Excerpt from a dataset:
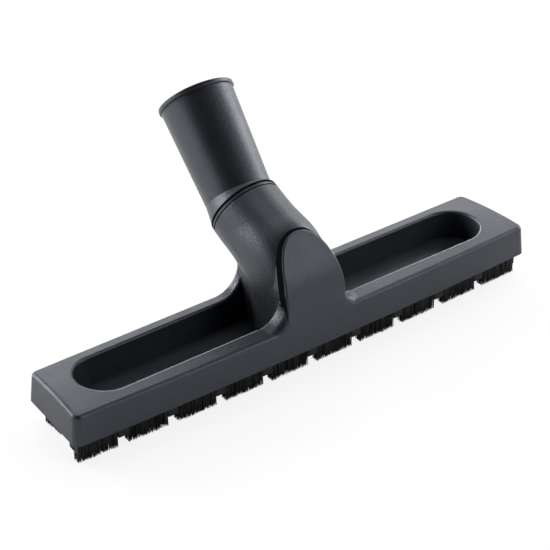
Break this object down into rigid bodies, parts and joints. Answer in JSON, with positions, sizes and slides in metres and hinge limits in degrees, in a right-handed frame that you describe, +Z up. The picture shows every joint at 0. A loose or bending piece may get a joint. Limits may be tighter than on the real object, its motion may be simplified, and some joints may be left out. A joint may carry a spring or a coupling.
{
  "type": "vacuum floor brush head",
  "caption": "Wide low floor brush head for a vacuum cleaner: a moulded bar with open trays, bristles below and a swivelling socket for a 35 mm tube.",
  "frame": {"origin": "middle of the bounding box's underside, on the floor that the bristle tips touch", "axes": "+X along the bar, +Y from the flat front towards the leaning neck and tube socket, +Z up"},
  "size_m": [0.2994, 0.1292, 0.128],
  "materials": {
    "moulded_plastic": "satin charcoal moulded plastic with a fine spark-eroded grain",
    "plate_plastic": "matte black moulded plastic",
    "bristle": "black bristle filaments",
    "screw_steel": "plain zinc-plated steel"
  },
  "bodies": {
    "head": {"housing": "moulded_plastic", "neck_rear_cover": "moulded_plastic", "swivel_bush": "moulded_plastic", "brush_plate": "plate_plastic", "plate_screws": "screw_steel", "front_bristles_1": "bristle", "front_bristles_2": "bristle", "front_bristles_3": "bristle", "front_bristles_4": "bristle", "front_bristles_5": "bristle", "front_bristles_6": "bristle", "front_bristles_7": "bristle", "front_bristles_8": "bristle", "front_bristles_9": "bristle", "front_bristles_10": "bristle", "rear_bristles_1": "bristle", "rear_bristles_2": "bristle", "rear_bristles_3": "bristle", "rear_bristles_4": "bristle", "rear_bristles_5": "bristle", "rear_bristles_6": "bristle", "rear_bristles_7": "bristle", "rear_bristles_8": "bristle", "rear_bristles_9": "bristle", "left_side_bristles": "bristle", "right_side_bristles": "bristle"},
    "socket": {"tube_socket": "moulded_plastic"}
  },
  "joints": [
    {"name": "socket_swivel", "type": "hinge", "parent": "head", "child": "socket", "pos_m": [0, -0.0023, 0.0676], "axis": [0, 0.8996, 0.4368], "continuous": true}
  ]
}
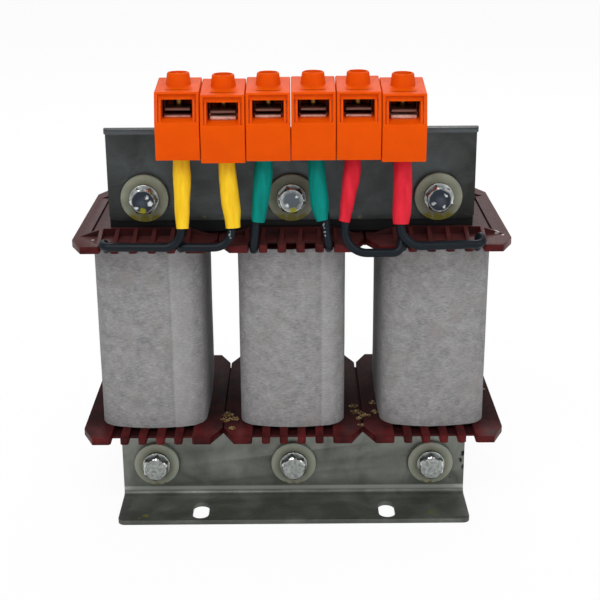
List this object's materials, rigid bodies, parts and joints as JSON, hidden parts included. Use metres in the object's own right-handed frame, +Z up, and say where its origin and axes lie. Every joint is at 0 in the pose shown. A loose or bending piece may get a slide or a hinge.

▶ [Written problem]: In the records, locate each line holding the string "metres" and copy it.

▶ [Complete answer]:
Break this object down into rigid bodies, parts and joints. Answer in JSON, with positions, sizes and slides in metres and hinge limits in degrees, in a right-handed frame that you describe, +Z up. The picture shows every joint at 0. A loose or bending piece may get a joint. Limits may be tighter than on the real object, its motion may be simplified, and some joints may be left out. A joint may carry a spring or a coupling.
List this object's materials, rigid bodies, parts and joints as JSON, hidden parts included. Use metres in the object's own right-handed frame, +Z up, and say where its origin and axes lie. Every joint is at 0 in the pose shown. A loose or bending piece may get a slide or a hinge.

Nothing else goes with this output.